Carbon Rivers, a company that produces advanced material and energy technologies, has commercialized a process that recovers clean, intact glass fiber from decommissioned wind turbine blades

Office of Energy Efficiency & Renewable Energy

September 13, 2022
minute read time
A large amount of recycled glass fiber placed in a cardboard box.

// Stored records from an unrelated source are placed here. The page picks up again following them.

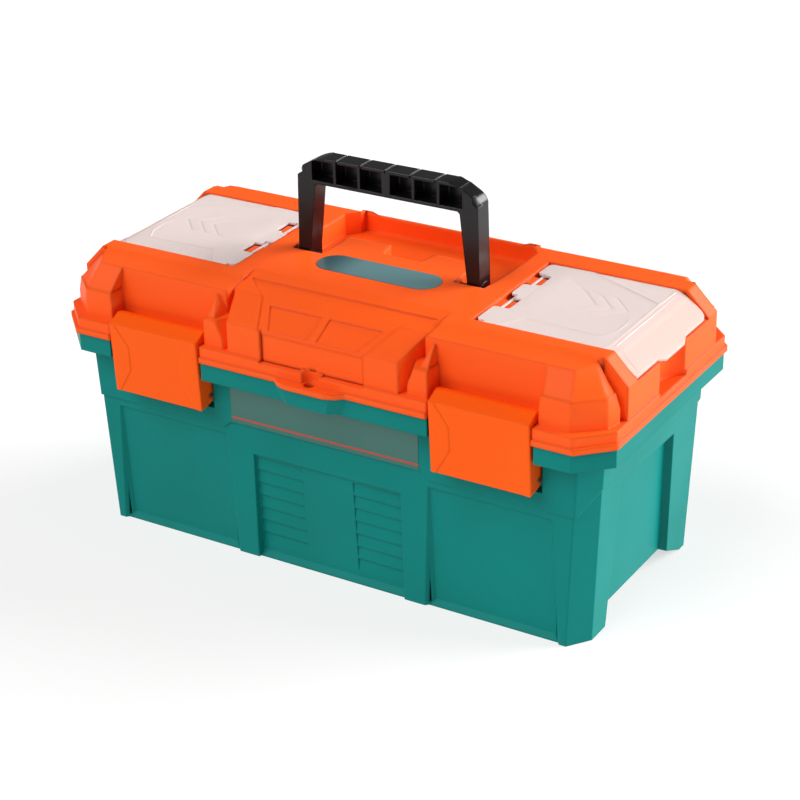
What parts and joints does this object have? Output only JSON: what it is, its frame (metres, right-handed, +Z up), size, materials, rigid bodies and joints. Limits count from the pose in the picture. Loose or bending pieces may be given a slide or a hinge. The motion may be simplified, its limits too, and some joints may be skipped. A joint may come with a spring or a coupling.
{
  "type": "toolbox",
  "caption": "Moulded plastic toolbox with hinged lid, folding carry handle, draw latches, lidded small-parts bins in the lid and a lift-out tray.",
  "frame": {"origin": "on the surface that the box stands on, under the middle of its overall length and depth", "axes": "+X to the right as seen from the front, along the box's length; +Y to the back; +Z up. The front with the latches faces -Y."},
  "size_m": [0.4, 0.208, 0.2525],
  "materials": {
    "tub_plastic": "fine-grained moulded",
    "label_film": "printed film, bare",
    "lid_plastic": "fine-grained moulded",
    "badge_film": "film, bare",
    "handle_plastic": "satin",
    "tray_plastic": "satin",
    "cover_plastic": "milky translucent",
    "latch_plastic": "satin",
    "pin_steel": "drawn wire"
  },
  "bodies": {
    "base": {"base_tub": "tub_plastic", "front_label": "label_film", "tray": "tray_plastic", "left_hinge_pin": "pin_steel", "right_hinge_pin": "pin_steel", "left_latch_pin": "pin_steel", "right_latch_pin": "pin_steel"},
    "lid": {"lid_shell": "lid_plastic", "lid_badge": "badge_film", "left_handle_pin": "handle_plastic", "right_handle_pin": "handle_plastic"},
    "handle": {"handle": "handle_plastic"},
    "left_cover": {"left_bin_cover": "cover_plastic"},
    "right_cover": {"right_bin_cover": "cover_plastic"},
    "left_latch": {"left_latch": "latch_plastic"},
    "right_latch": {"right_latch": "latch_plastic"}
  },
  "joints": [
    {"name": "lid_hinge", "type": "hinge", "parent": "base", "child": "lid", "pos_m": [0, 0.1005, 0.1405], "axis": [-1, 0, 0], "range_deg": [0, 100]},
    {"name": "handle_fold", "type": "hinge", "parent": "lid", "child": "handle", "pos_m": [0, 0.004, 0.182], "axis": [-1, 0, 0], "range_deg": [0, 88]},
    {"name": "left_cover_hinge", "type": "hinge", "parent": "lid", "child": "left_cover", "pos_m": [-0.0925, 0, 0.1849], "axis": [0, 1, 0], "range_deg": [0, 100]},
    {"name": "right_cover_hinge", "type": "hinge", "parent": "lid", "child": "right_cover", "pos_m": [0.0925, 0, 0.1849], "axis": [0, -1, 0], "range_deg": [0, 100]},
    {"name": "left_latch_pivot", "type": "hinge", "parent": "base", "child": "left_latch", "pos_m": [-0.1185, -0.0854, 0.1125], "axis": [1, 0, 0], "range_deg": [0, 48]},
    {"name": "right_latch_pivot", "type": "hinge", "parent": "base", "child": "right_latch", "pos_m": [0.1185, -0.0854, 0.1125], "axis": [1, 0, 0], "range_deg": [0, 48]}
  ]
}
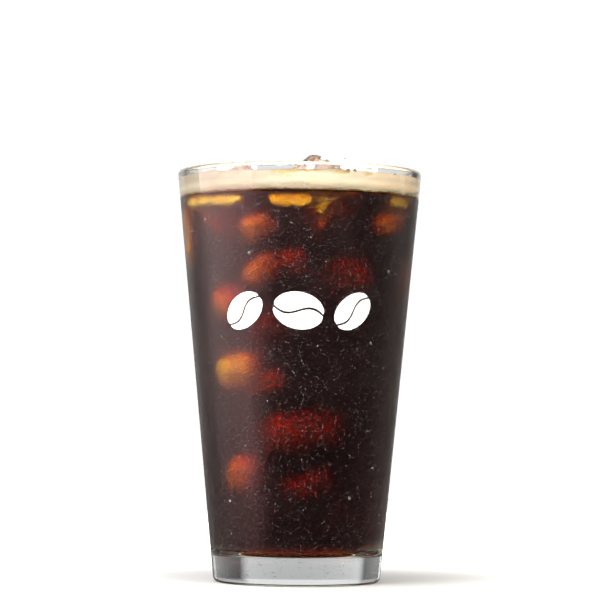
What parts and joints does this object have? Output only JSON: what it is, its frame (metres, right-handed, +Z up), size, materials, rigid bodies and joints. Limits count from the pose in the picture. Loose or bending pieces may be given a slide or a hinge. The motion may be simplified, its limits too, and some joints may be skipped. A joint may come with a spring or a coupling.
{
  "type": "iced coffee",
  "caption": "Tall tapered glass of iced coffee with a layer of milk foam, ice breaking its surface, and condensation on the glass.",
  "frame": {"origin": "centre of the glass's foot, on the surface it stands on", "axes": "+Z up along the glass's axis; -Y is the side that faces the viewer; +X to the viewer's right"},
  "size_m": [0.0886, 0.0886, 0.1551],
  "materials": {
    "glass": "clear, frosted with condensation outside",
    "coffee": "wet",
    "foam": "matt, fine bubbles",
    "ice": "wet, cloudy core"
  },
  "bodies": {
    "root": {"glass": "glass", "coffee": "coffee", "foam": "foam", "ice_front": "ice", "ice_right": "ice", "ice_back": "ice", "ice_left": "ice"}
  },
  "joints": []
}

Carbon Rivers achieved 99.9% pure recycled glass fiber from retired wind turbine blades. The high purity opens the potential for remelting, non-woven mats, 3D filament, and thermoplastic pellets so recycled glass fiber could be incorporated into new fiberglass applications, creating a circular economy

Photo from Carbon Rivers

Carbon Rivers, a company that produces advanced material and energy technologies, has commercialized a process that recovers clean, intact glass fiber from decommissioned wind turbine blades and can divert thousands of tons of waste that would otherwise be destined for landfills. Glass fibers often make up to 50% of the composite—a combination of materials, such as polymers and fibers—used to create wind turbine blades. Carbon Rivers upcycles all components of the blade, including the steel.

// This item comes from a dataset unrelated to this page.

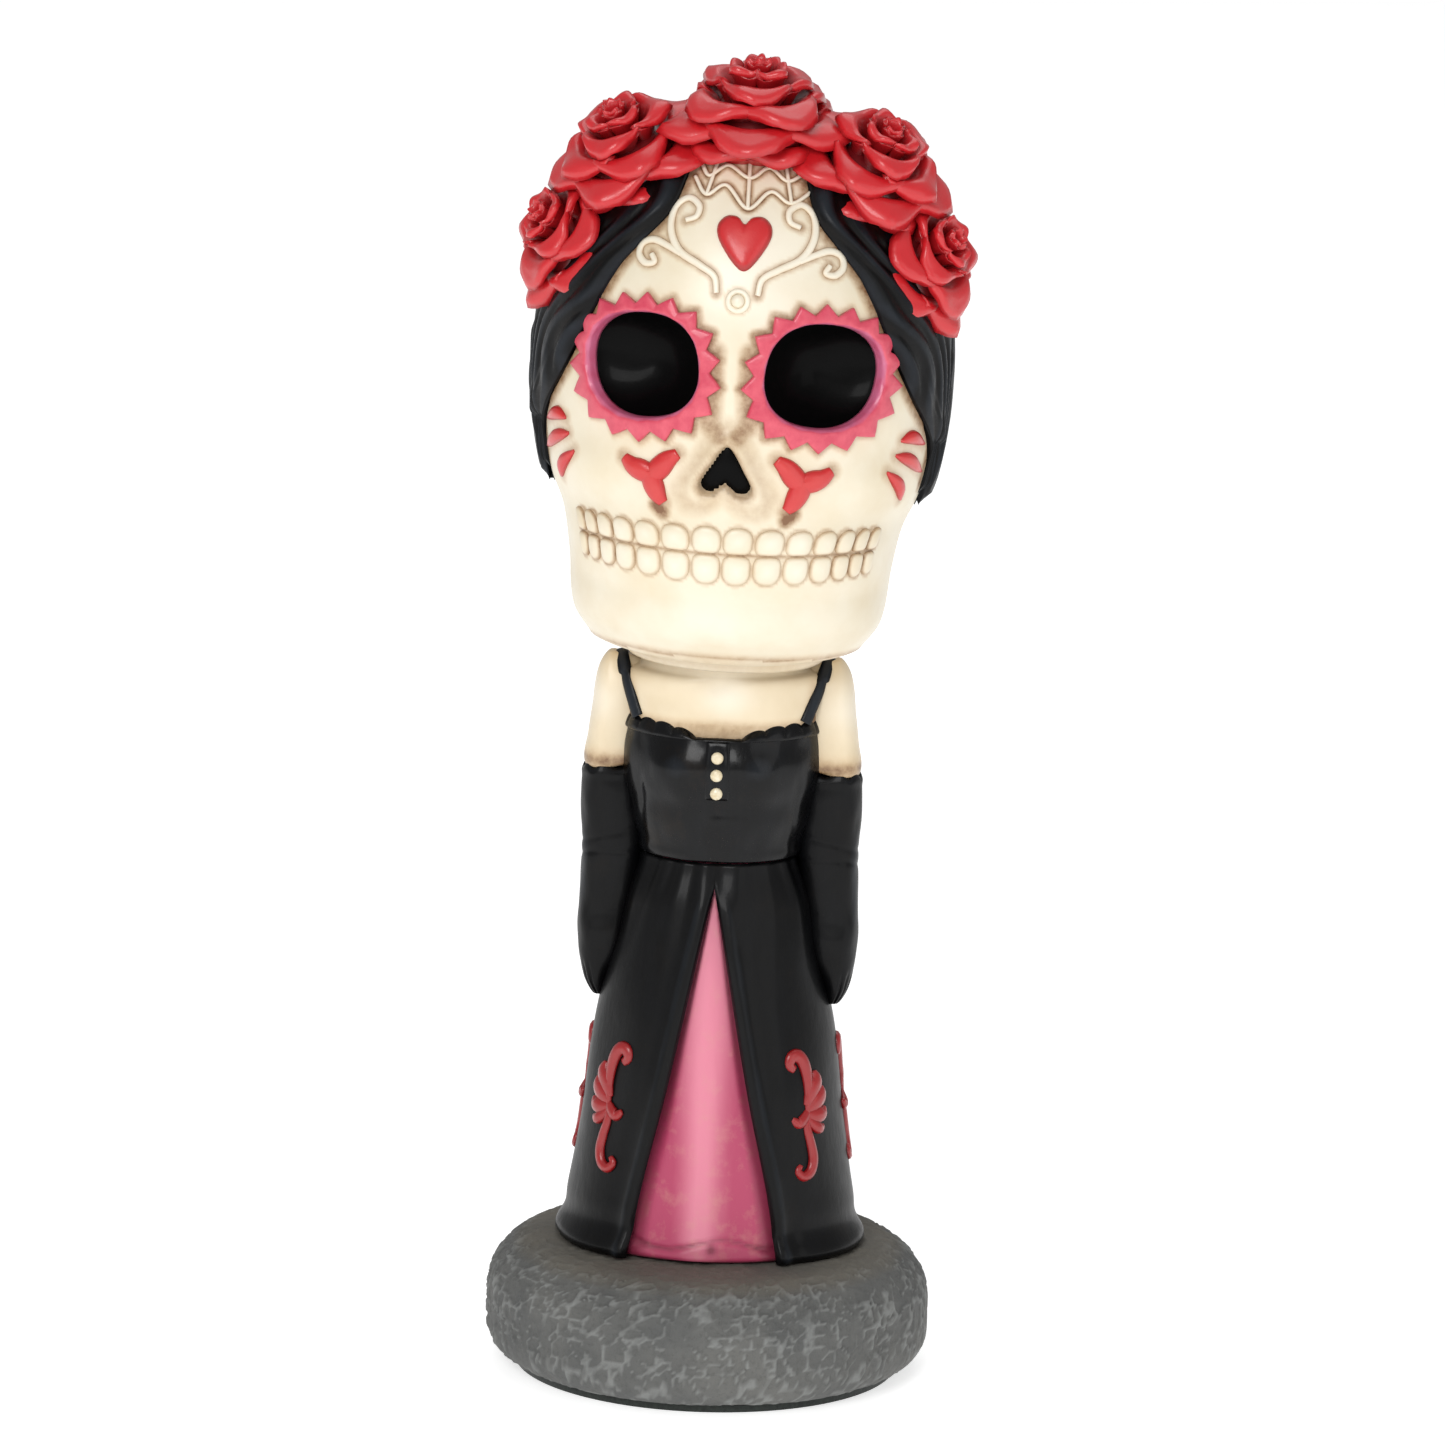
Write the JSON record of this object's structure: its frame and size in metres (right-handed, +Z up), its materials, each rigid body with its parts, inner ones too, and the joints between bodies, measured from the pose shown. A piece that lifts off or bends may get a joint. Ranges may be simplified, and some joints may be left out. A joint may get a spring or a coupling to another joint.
{
  "type": "nodding head catrina figure",
  "caption": "Sugar-skull lady with a rose crown on a round stone base; her oversized hollow head nods, tilts, twists and bounces on a coil spring.",
  "frame": {"origin": "middle of the felt pad's underside, where the figure rests", "axes": "+Z up, front of the figure towards -Y, +X to the viewer's right"},
  "size_m": [0.0679, 0.065, 0.1951],
  "materials": {
    "felt": "black felt",
    "stone_paint": "matt grey paint over hammered stone texture",
    "wood_dowel": "plain beech dowel",
    "pink_paint": "hand-painted pink, satin",
    "black_satin": "hand-painted black, satin",
    "black_gloss": "hand-painted black, semi-gloss",
    "cream_trim": "cream paint dots, gloss",
    "skin_paint": "ivory paint with brown wash in the hollows",
    "steel_spring": "zinc-plated spring wire",
    "seat_plastic": "black moulded seat",
    "bone_paint": "ivory paint with brown wash in the relief, satin",
    "socket_black": "black gloss",
    "pink_trim": "coral pink, satin",
    "red_trim": "scarlet, semi-gloss",
    "rose_red": "scarlet with darker hollows, semi-gloss",
    "hair_black": "combed relief, black satin"
  },
  "bodies": {
    "figure": {"felt_pad": "felt", "stone_base": "stone_paint", "armature_dowel": "wood_dowel", "underskirt": "pink_paint", "overskirt": "black_satin", "bodice": "black_gloss", "bust": "skin_paint", "upper_arm_left": "skin_paint", "upper_arm_right": "skin_paint", "glove_left": "black_satin", "glove_right": "black_satin", "strap_left": "black_satin", "strap_right": "black_satin", "neckline_lace": "black_gloss", "button_placket": "black_gloss", "bodice_buttons": "cream_trim", "spring_seat_lower": "seat_plastic", "spring_foot_turns": "steel_spring", "skirt_scroll_back_left": "red_trim", "skirt_scroll_back_right": "red_trim", "skirt_scroll_front_left": "red_trim", "skirt_scroll_front_right": "red_trim", "skirt_scroll_side_left": "red_trim", "skirt_scroll_side_right": "red_trim"},
    "spring_lower": {"spring_lower_turns": "steel_spring"},
    "spring_middle": {"spring_middle_turns": "steel_spring"},
    "spring_upper": {"spring_upper_turns": "steel_spring"},
    "head": {"cheek_motif_left": "red_trim", "cheek_motif_right": "red_trim", "eye_ring_left": "pink_trim", "eye_ring_right": "pink_trim", "eye_socket_left": "socket_black", "eye_socket_right": "socket_black", "forehead_heart": "red_trim", "forehead_pearl": "bone_paint", "hair_back": "hair_black", "hair_left": "hair_black", "hair_right": "hair_black", "nose_cavity": "socket_black", "rose_centre": "rose_red", "rose_lower_left": "rose_red", "rose_lower_right": "rose_red", "rose_upper_left": "rose_red", "rose_upper_right": "rose_red", "skull_shell": "bone_paint", "spring_head_turns": "steel_spring", "spring_seat_upper": "seat_plastic", "teeth_lower": "bone_paint", "teeth_upper": "bone_paint", "temple_petals_left": "red_trim", "temple_petals_right": "red_trim"}
  },
  "joints": [
    {"name": "head_nod", "type": "hinge", "parent": "figure", "child": "spring_lower", "pos_m": [0, 0, 0.108], "axis": [1, 0, 0], "range_deg": [-5, 7], "stiffness_Nm_per_rad": 0.25, "deforming": ["spring_lower_turns"]},
    {"name": "head_tilt", "type": "hinge", "parent": "spring_lower", "child": "spring_middle", "pos_m": [0, 0, 0.108], "axis": [0, 1, 0], "range_deg": [-5.7, 2.3], "stiffness_Nm_per_rad": 0.25, "deforming": ["spring_middle_turns"]},
    {"name": "head_twist", "type": "hinge", "parent": "spring_middle", "child": "spring_upper", "pos_m": [0, 0, 0.108], "axis": [0, 0, 1], "range_deg": [-15, 15], "stiffness_Nm_per_rad": 0.08, "deforming": ["spring_upper_turns"]},
    {"name": "head_bounce", "type": "slide", "parent": "spring_upper", "child": "head", "axis": [0, 0, 1], "range_m": [-0.0006, 0.0015], "stiffness_N_per_m": 1200, "springref_m": 0.0012, "deforming": ["spring_head_turns"]}
  ]
}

With about $2.4 million in funding from the U.S. Department of Energy (DOE)’s Wind Energy Technologies Office and Small Business Technology Transfer program since 2019, the Carbon Rivers project team, in collaboration with the University of Tennessee, Knoxville, scaled up this recovery process. Carbon Rivers has already upcycled more than 100 tons of wind turbine blades into various manufacturing materials, such as non-woven mats, thermoplastic pellets, and filament for 3D printing. Now it is in the process of opening a facility that can recycle 5,000 blades, weighing 10 tons each, annually.

"Carbon Rivers exemplifies a model investment that accelerates commercialization," said Mike Derby, wind technology program manager at the Wind Energy Technologies Office. "WETO’s investment in this emerging technology will create jobs while dramatically improving turbine recycling at a scale that will transform the renewable energy industry."

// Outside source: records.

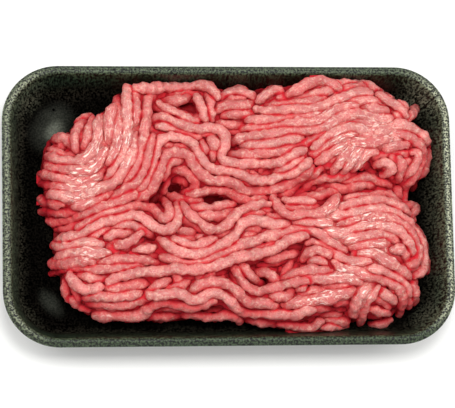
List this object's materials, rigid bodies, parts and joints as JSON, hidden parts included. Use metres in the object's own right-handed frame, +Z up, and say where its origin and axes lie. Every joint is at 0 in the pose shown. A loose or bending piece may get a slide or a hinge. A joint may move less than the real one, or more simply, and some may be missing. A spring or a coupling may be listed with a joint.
{
  "type": "meat tray pack",
  "caption": "Open black foam tray with round corners and sloping walls, filled with a folded heap of raw pink minced meat strands.",
  "frame": {"origin": "on the ground under the middle of the tray", "axes": "+X along the tray's long side, +Y across it to the rear, +Z up"},
  "size_m": [0.225, 0.1404, 0.0285],
  "materials": {
    "foam": "black expanded polystyrene foam with a fine-grained, slightly shiny skin",
    "meat": "raw pink minced meat, moist, with pale fat smears"
  },
  "bodies": {
    "root": {"tray": "foam", "mince": "meat"}
  },
  "joints": []
}
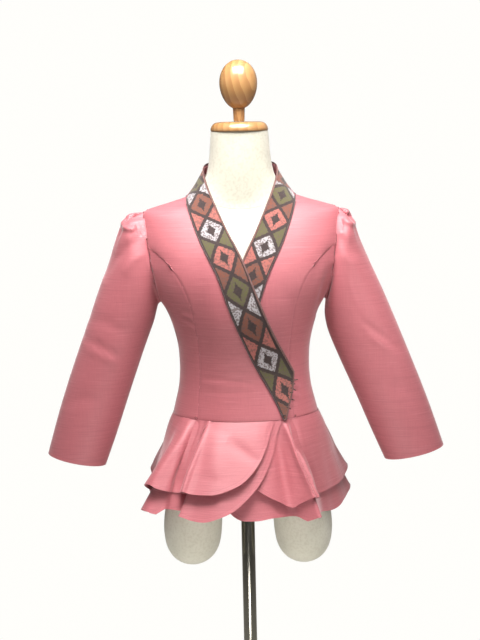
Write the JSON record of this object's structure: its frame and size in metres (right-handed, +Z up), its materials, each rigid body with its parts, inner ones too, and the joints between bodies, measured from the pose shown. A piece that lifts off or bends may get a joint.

Turning Up the Heat on the Recycling Process 

Carbon Rivers recycles using a process called pyrolysis, in which intense heat breaks down the organic components of a composite in the absence of oxygen and separates them from the inorganic fiberglass. The process converts organic products back into raw hydrocarbon products (called syngas and pyrolysis oil), which can be used to produce energy. This gives the process a net positive energy output.    

The separated recycled glass fiber can then be cleaned and reused in the manufacturing of new products.  

A similar process has also been adopted for automotive, marine, structural, and glass waste materials to make recycled glass fiber into nonwoven fabrics, continuous textile yarns, sheet molding compounds for car panels, and plastic injection molding pellets for use in many plastic products. Recycled glass fiber can also be remelted and mixed with brand-new fiberglass to reinforce concrete, make building materials, and more.  

Coming Soon: U.S. Recycling Center for Wind Turbine Blades  

Carbon Rivers is turning part of its business into an entity called Windfall Inc. that will develop the first U.S.-based glass-fiber recycling facility at a historic location tied to energy production. The facility will be in Kingston, Tennessee, outside Knoxville, on a site that supported nuclear weapons production during World War II as part of the Manhattan Project.  

This plant is expected to open in 2023 and recycle 20 wind turbine blades per day by 2025. 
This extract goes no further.